WHAT IS EXPECTED
Restate word for word the lines beginning at the one that contains "obj.data.transform(world)" and ending at the one that contains "# between two"; include both and nothing else.

■ ■ ■ ■ ■ ■ ■

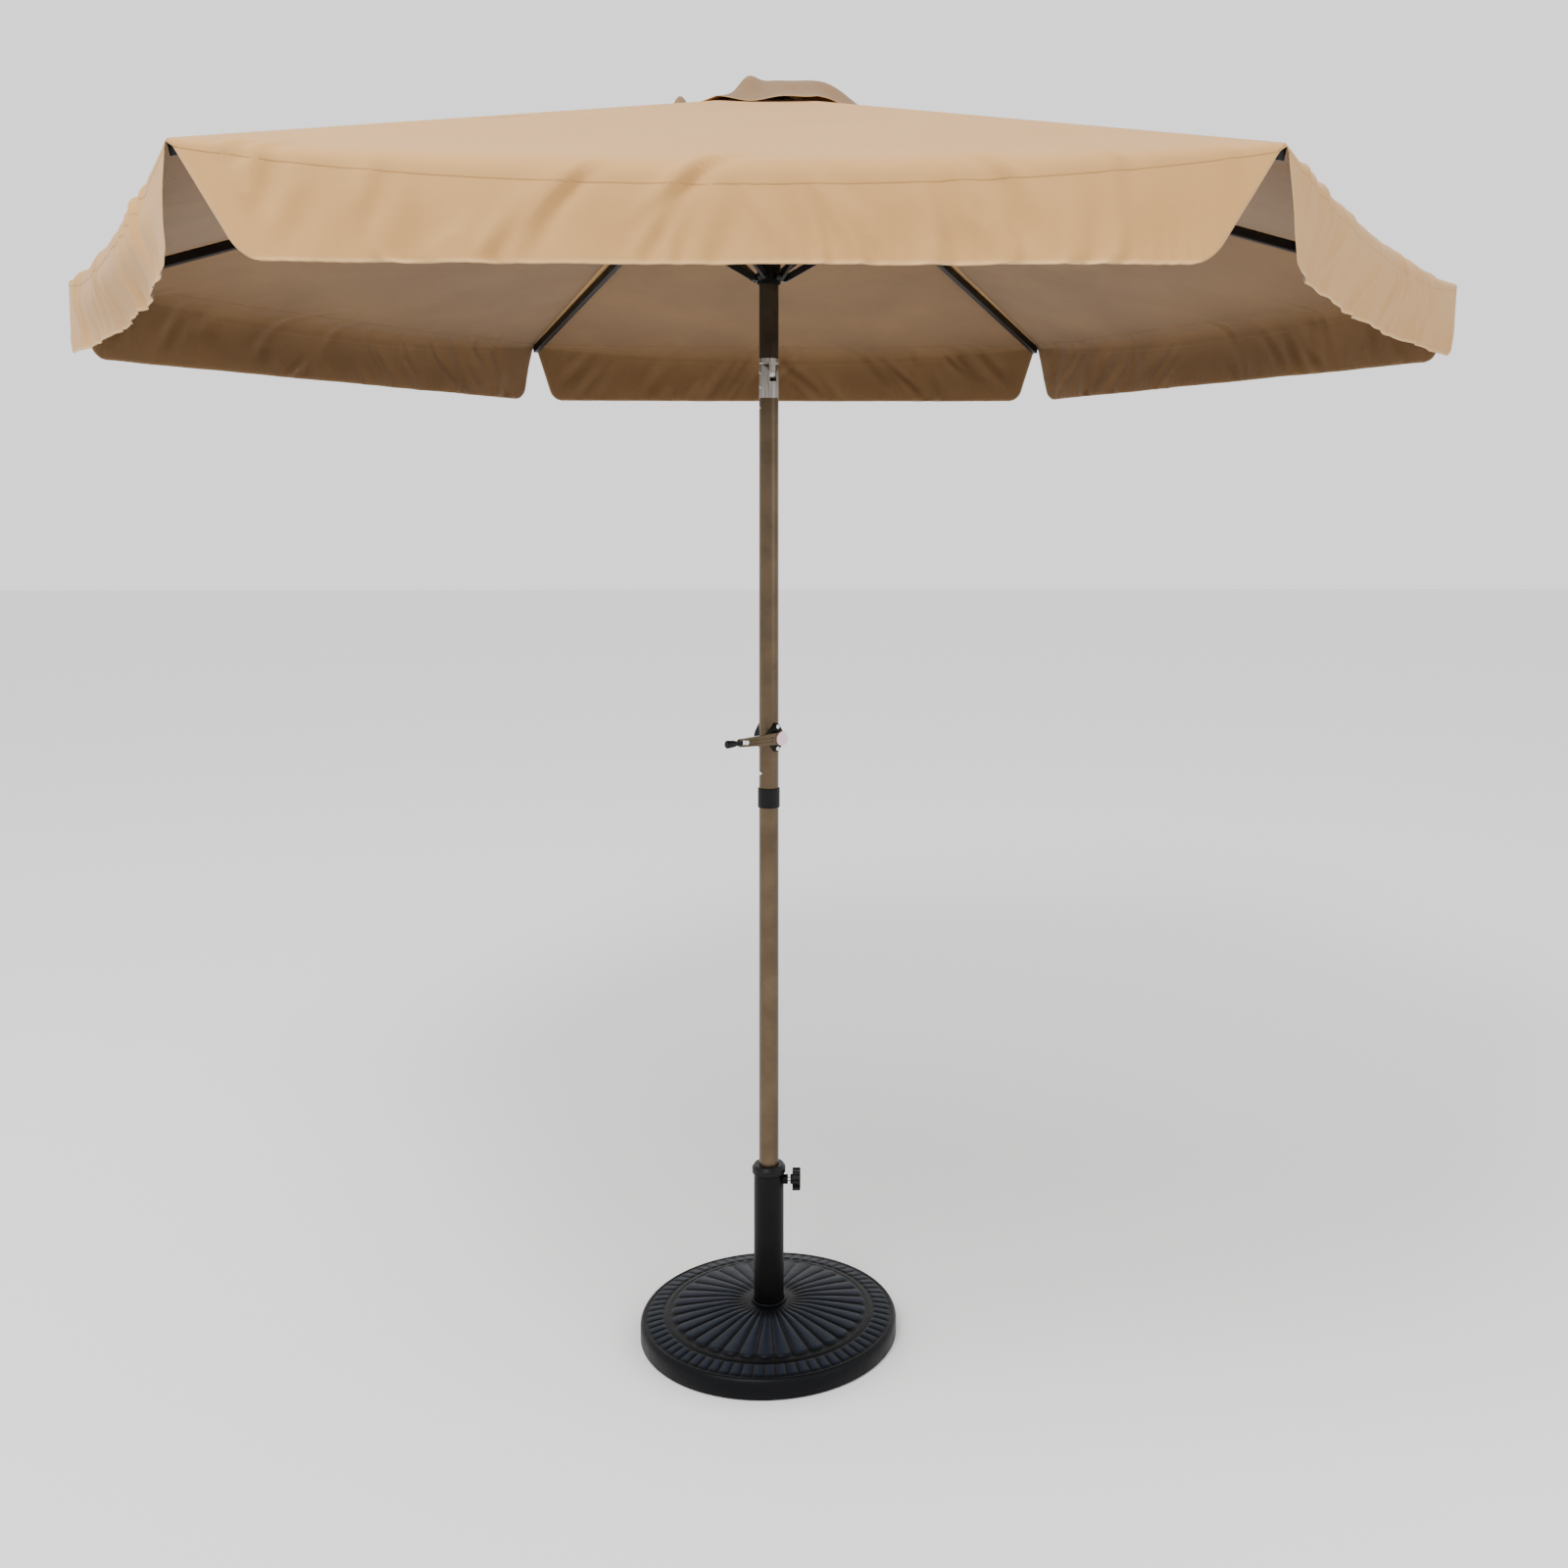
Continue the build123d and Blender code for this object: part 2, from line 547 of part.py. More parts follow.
def make_strut(azimuth):
    """A strut: a flat bar beside the rib, with the rivet of its lower end."""
    with BuildPart() as strut:
        middle = (strut_top + strut_foot) * 0.5
        angle = degrees(atan2(strut_span.Z, strut_span.X))
        with BuildSketch(radial_plane(azimuth, STRUT_LANE + STRUT_W)):
            with Locations(Location((middle.X, middle.Z), angle)):
                SlotCenterToCenter(strut_span.length, STRUT_H)
        extrude(amount=STRUT_W)
        with BuildSketch(radial_plane(azimuth, STRUT_LANE + STRUT_W + 1.6)):
            with Locations((strut_foot.X, strut_foot.Z), (strut_top.X, strut_top.Z)):
                Circle(4)
        extrude(amount=2)
        with BuildSketch(radial_plane(azimuth, STRUT_LANE + 0.5)):
            with Locations((strut_foot.X, strut_foot.Z)):
                Circle(RIB_PIN_R)
        extrude(amount=8)
    return strut


# ---------------------------------------------------------------- the cloth
def panel_plane(azimuth, height):
    """The plane of a canopy panel, height below its outer face: local X is sideways, local Y is uphill."""
    hem = outward(azimuth) * EDGE_R + Vector(0, 0, CORNER_Z)
    uphill = -outward(azimuth) * cos(radians(PANEL_SLOPE)) + Vector(0, 0, sin(radians(PANEL_SLOPE)))
    across = -sideways(azimuth)
    return Plane(origin=hem, x_dir=across, z_dir=across.cross(uphill)).offset(-height)


def make_panel(azimuth):
    """One canopy panel: the cloth between two ribs, from the vent to the hem."""
    seam_gap = 1.6
    half_hem = CORNER_R * sin(radians(STEP / 2)) - seam_gap
    slant = EDGE_R / cos(radians(PANEL_SLOPE))
    top_at = slant - PANEL_TOP
    half_top = half_hem * PANEL_TOP / slant - seam_gap / 2
    with BuildPart() as panel:
        with BuildSketch(panel_plane(azimuth, CLOTH)):
            with BuildLine():
                Polyline(
                    (-half_hem, 1),
                    (half_hem, 1),
                    (half_top, top_at),
                    (-half_top, top_at),
                    close=True,
                )
            make_face()
        extrude(amount=CLOTH)
    return panel


def make_flap(azimuth):
    """One valance flap: a strip that hangs from the hem, with rounded lower corners."""
    half = CORNER_R * sin(radians(STEP / 2)) - 3
    top = CORNER_Z - 6 - 0.5
    low = CORNER_Z - FLAP_H
    with BuildPart() as flap:
        with BuildSketch(facing_plane(azimuth, EDGE_R - CLOTH, 0)):
            with BuildLine():
                FilletPolyline(
                    (half, top),
                    (half - FLAP_TAPER, low),
                    (FLAP_TAPER - half, low),
                    (-half, top),
                    radius=FLAP_CORNER,
                )
                Line((-half, top), (half, top))
            make_face()
        extrude(amount=CLOTH)
    return flap


for number, azimuth in enumerate(RIB_AZIMUTHS, 1):
    finish(make_rib(azimuth), f"rib_{number}")
    finish(make_fittings(azimuth), f"rib_fittings_{number}")
    finish(make_strut(azimuth), f"strut_{number}")

for number, azimuth in enumerate(PANEL_AZIMUTHS, 1):
    finish(make_panel(azimuth), f"panel_{number}")
    finish(make_flap(azimuth), f"flap_{number}")

with BuildPart() as vent_cap:
    with BuildSketch(Plane.XZ):
        with BuildLine():
            Polyline(
                (0, TOP_Z),
                (60, TOP_Z - 4),
                (VENT_R, TOP_Z - 56),
                (VENT_R, TOP_Z - 56 - CLOTH),
                (60, TOP_Z - 4 - CLOTH),
                (0, TOP_Z - CLOTH),
                close=True,
            )
        make_face()
    revolve(axis=Axis.Z)
finish(vent_cap, "vent_cap")

print(f"hub pivot {HUB_PIVOT_R:.2f} {HUB_PIVOT_Z:.3f}, rib slope {RIB_SLOPE}, panel slope {PANEL_SLOPE:.3f}")
print(f"strut top {strut_top.X:.3f} {strut_top.Z:.3f}, length {strut_span.length:.3f}")
print(f"hem at {EDGE_R:.3f}, rib run {RIB_RUN:.2f}, pulley {PULLEY_Z:.3f}")
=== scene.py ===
# %% [markdown]
# # A patio umbrella in its resin base
# The poles, joints, ribs, struts and crank come from the engineering model and keep their
# shape. This lesson adds what a factory's sewing room and paint shop add: the cloth canopy
# with its hanging flaps and vent, the moulded relief of the base, and the finish of each part.

# %% Load the engineering model
import json
import math
import random

import bmesh
import bpy
from mathutils import Matrix, Vector, noise
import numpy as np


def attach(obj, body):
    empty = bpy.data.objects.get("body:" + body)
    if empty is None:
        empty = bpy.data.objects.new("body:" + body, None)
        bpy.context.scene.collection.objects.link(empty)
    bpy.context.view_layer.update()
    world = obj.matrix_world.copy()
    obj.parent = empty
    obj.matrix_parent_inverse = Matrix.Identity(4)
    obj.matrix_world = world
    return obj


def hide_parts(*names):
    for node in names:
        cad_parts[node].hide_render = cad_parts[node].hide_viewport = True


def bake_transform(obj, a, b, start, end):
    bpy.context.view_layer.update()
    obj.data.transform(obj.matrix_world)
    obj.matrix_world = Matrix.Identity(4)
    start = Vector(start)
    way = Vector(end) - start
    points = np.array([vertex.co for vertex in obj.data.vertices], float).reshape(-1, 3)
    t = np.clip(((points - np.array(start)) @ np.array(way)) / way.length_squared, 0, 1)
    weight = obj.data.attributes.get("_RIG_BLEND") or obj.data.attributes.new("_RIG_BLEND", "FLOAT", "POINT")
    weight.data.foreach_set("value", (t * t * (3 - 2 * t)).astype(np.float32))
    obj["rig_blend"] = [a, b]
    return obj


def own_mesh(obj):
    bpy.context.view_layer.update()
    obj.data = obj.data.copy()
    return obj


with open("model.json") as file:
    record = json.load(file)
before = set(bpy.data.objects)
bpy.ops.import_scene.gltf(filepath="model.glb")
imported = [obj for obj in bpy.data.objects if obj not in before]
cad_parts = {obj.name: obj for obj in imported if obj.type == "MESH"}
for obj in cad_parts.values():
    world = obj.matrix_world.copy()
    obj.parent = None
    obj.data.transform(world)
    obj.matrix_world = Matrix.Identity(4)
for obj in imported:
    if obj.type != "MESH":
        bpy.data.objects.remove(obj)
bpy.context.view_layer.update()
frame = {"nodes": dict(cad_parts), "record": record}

# %% [markdown]
# ## Driving sizes
# The canopy is a hexagon. Its corners sit on the rib ends and its hem is a straight line
# between two corners. Every later size is worked out from these few values, in metres.

# %% Driving sizes
SIDES = 6
STEP = math.radians(360 / SIDES)
CORNER_R = 1.3534
CORNER_Z = 2.0436
RIB_SLOPE = math.radians(15)
CLOTH_LIFT = 0.0135
HUB_PIVOT_R = 0.040
EDGE_R = CORNER_R * math.cos(STEP / 2)
HALF_HEM = CORNER_R * math.sin(STEP / 2)
APEX_Z = CORNER_Z + CORNER_R * math.tan(RIB_SLOPE)
PANEL_SLOPE = math.atan2(APEX_Z - CORNER_Z, EDGE_R)
RIB_RISE = (CORNER_R - HUB_PIVOT_R) * math.tan(RIB_SLOPE)
PIVOT_Z = CORNER_Z + RIB_RISE - CLOTH_LIFT / math.cos(RIB_SLOPE)
PANEL_AZIMUTHS = [STEP * k for k in range(SIDES)]
RIB_AZIMUTHS = [STEP / 2 + STEP * k for k in range(SIDES)]
print("hem at", round(EDGE_R, 4), "panel slope", round(math.degrees(PANEL_SLOPE), 2))


def outward(azimuth):
    """The level unit vector away from the pole; azimuth 0 faces the front."""
    return Vector((math.sin(azimuth), -math.cos(azimuth), 0))


def sideways(azimuth):
    """The level unit vector along a hem."""
    return Vector((math.cos(azimuth), math.sin(azimuth), 0))


def place(azimuth, side, radius, height):
    """The point at a distance along the hem, out from the pole, and up."""
    return sideways(azimuth) * side + outward(azimuth) * radius + Vector((0, 0, height))


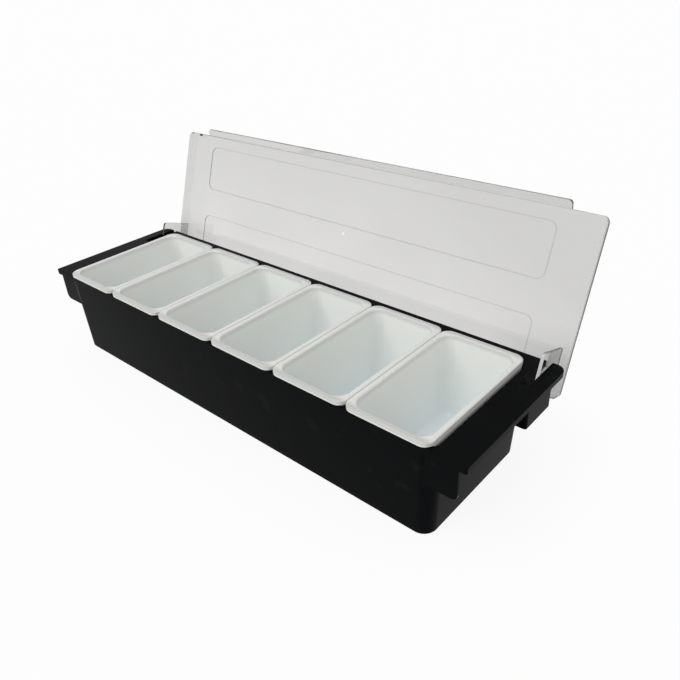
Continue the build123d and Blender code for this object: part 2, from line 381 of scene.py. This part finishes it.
def markPlate(tree, spot):
    # masks for the painted shade along the step round each panel, from the distance to a rounded
    # rectangle, and for the painted highlight on the mould's gate, a little round mark between the
    # panels
    plus, minus, times, _ = arithmetic(tree)

    def unsigned(a):
        return calc(tree, "ABSOLUTE", a)

    def distance(a, b):
        return calc(tree, "SQRT", plus(times(a, a), times(b, b)))

    _, axisY, axisZ = lidHinge["pos_m"]
    turn = radians(-lidHinge["range_deg"][0])  # the lid is drawn fully open
    back = times(minus(spot["Y"], axisY), cos(turn))
    down = times(minus(spot["Z"], axisZ), -sin(turn))
    onPlate = plus(back, down)
    corner = plateMarks["corner"]
    pastX = minus(unsigned(spot["X"]), plateMarks["halfLength"] - corner)
    lines = 0.0
    for centre in plateMarks["centres"]:
        pastY = minus(unsigned(minus(onPlate, centre)), plateMarks["halfDepth"] - corner)
        outX, outY = (calc(tree, "MAXIMUM", past, 0.0) for past in (pastX, pastY))
        within = calc(tree, "MINIMUM", calc(tree, "MAXIMUM", pastX, pastY), 0.0)
        offStep = unsigned(minus(plus(distance(outX, outY), within), corner))
        line = spread(tree, offStep, 0.0, plateMarks["lineWidth"], 1.0, 0.0)
        lines = calc(tree, "MAXIMUM", lines, line)
    offGate = distance(spot["X"], minus(onPlate, plateMarks["gateSpot"]))
    return lines, spread(tree, offGate, *plateMarks["gateEdge"], 1.0, 0.0)


def makeClearPlastic():
    material, tree, shader, place = startMaterial("clearLidPlastic")
    skin = useGroup(tree, mouldSkin, place, clearPlastic["skin"])
    wear = useGroup(tree, handlingWear, place, clearPlastic["wear"])
    # painted shade: greyer towards the free edge and the right end, with soft clouds of haze
    spot = splitPlace(tree, place)
    rise = spread(tree, spot["Z"], *clearPlastic["rise"])
    side = spread(tree, spot["X"], *clearPlastic["side"])
    shadeShare = calc(tree, "ADD", rise, side, clamp=True)
    tone = blendColours(tree, shadeShare, clearPlastic["low"], clearPlastic["high"])
    veil = addNoise(tree, place, clearPlastic["cloudScale"], clearPlastic["cloudDetail"])
    veil = spread(tree, veil, *clearPlastic["cloudFrom"])
    tone = blendColours(tree, veil, tone, clearPlastic["cloud"])
    steps, gate = markPlate(tree, spot)
    # painted shade along the panel steps
    steps = calc(tree, "MULTIPLY", steps, clearPlastic["stepShadeShare"])
    tone = blendColours(tree, steps, tone, clearPlastic["stepShade"])
    # painted highlight on the mould's gate
    tone = blendColours(tree, gate, tone, clearPlastic["gate"])
    # painted shade at the ears, darker low down and out towards each end
    reach = spread(tree, calc(tree, "ABSOLUTE", spot["X"]), *clearPlastic["earShadeReach"])
    earShade = calc(tree, "MULTIPLY", spread(tree, spot["Z"], *clearPlastic["earShadeHeight"]), reach)
    tone = blendColours(tree, earShade, tone, clearPlastic["earShade"])
    scuffs = calc(tree, "MULTIPLY", wear["Scratches"], clearPlastic["scuffShare"])
    tone = blendColours(tree, scuffs, tone, clearPlastic["scuffed"])
    feed(tree, shader.inputs["Base Color"], tone)
    setRoughness(tree, shader, clearPlastic, skin["Flow"], wear["Smudge"], wear["Scratches"])
    shader.inputs["Transmission Weight"].default_value = 1.0
    shader.inputs["IOR"].default_value = clearPlastic["ior"]
    setBump(tree, shader, skin["Height"], *clearPlastic["bump"])
    # light for the things behind passes straight through, as through a thin sheet
    through = addNode(tree, "ShaderNodeBsdfTransparent", spot=(600, -350))
    through.inputs["Color"].default_value = clearPlastic["shadow"]
    ray = addNode(tree, "ShaderNodeLightPath", spot=(600, 350))
    out = tree.nodes["Material Output"]
    mixShaders(tree, ray.outputs["Is Shadow Ray"], shader, through, out)
    return material


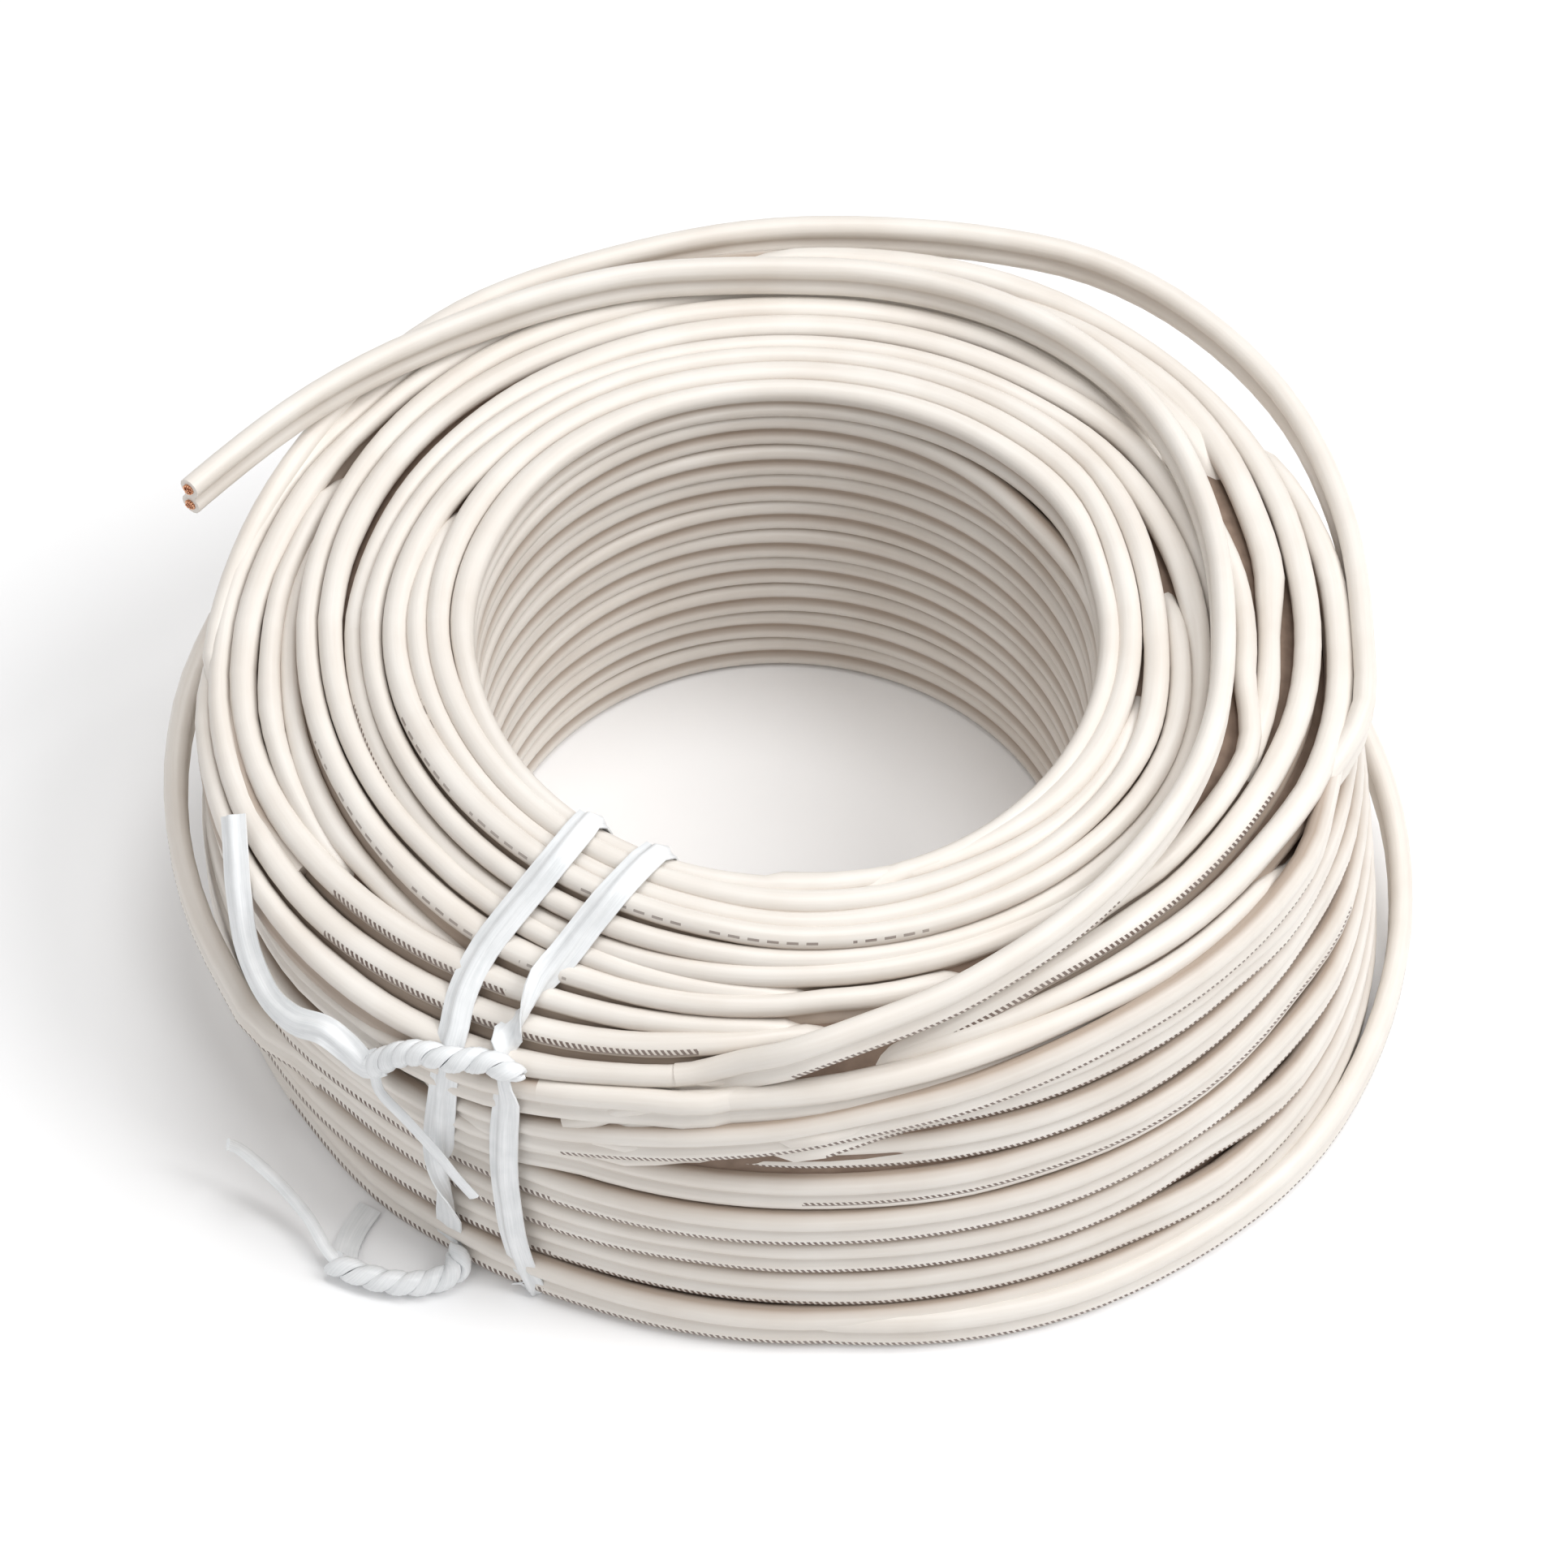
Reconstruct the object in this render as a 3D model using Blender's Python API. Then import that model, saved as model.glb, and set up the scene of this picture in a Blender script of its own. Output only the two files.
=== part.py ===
"""A coil of flat twin electrical wire, its free end on top, held by two twist ties.

Metres, +Z up. The coil lies on its side faces' turns, with its bore upright.
Positions round the coil are given as an angle in degrees (0 is +X, -90 is the
front), a radius and a height, the last two counted in wire conductors.
"""
import math

import bmesh
import bpy
from mathutils import Vector

# Sizes of the wire, metres
LOBE = 0.0044            # across one insulated conductor, half the flat cord's width
CORE = 0.0025            # across one bared copper conductor
CLEARANCE = 0.00028      # kept between neighbouring pieces

# Sizes of the wound coil, counted in conductors
BORE = 14.1              # radius of the bore
HEIGHT = 20.6            # of the bore's wall: ten and a bit turns on edge, one above the other
FLAT = 17.0              # the top is level out to this radius and falls away past it
SEGMENTS = 45
TIE_LOWER = -124.0       # angles of the two ties; the solid has a corner at each
TIE_UPPER = -116.0
BORE_TURNS = 10
WALL_TURNS = 8
TOP_TURNS = 11
GROOVE = 0.42            # depth of the grooves between turns

# How steeply the top falls away past its flat part, every 30 degrees from 0
FALL = (0.28, 0.20, 0.15, 0.14, 0.15, 0.20, 0.30, 0.55, 0.75, 0.75, 0.65, 0.45)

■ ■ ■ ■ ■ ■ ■

REPLY TO THE TASK
    obj.data.transform(world)
    obj.matrix_world = Matrix.Identity(4)
for obj in imported:
    if obj.type != "MESH":
        bpy.data.objects.remove(obj)
bpy.context.view_layer.update()
frame = {"nodes": dict(cad_parts), "record": record}

# %% [markdown]
# ## Driving sizes
# The canopy is a hexagon. Its corners sit on the rib ends and its hem is a straight line
# between two corners. Every later size is worked out from these few values, in metres.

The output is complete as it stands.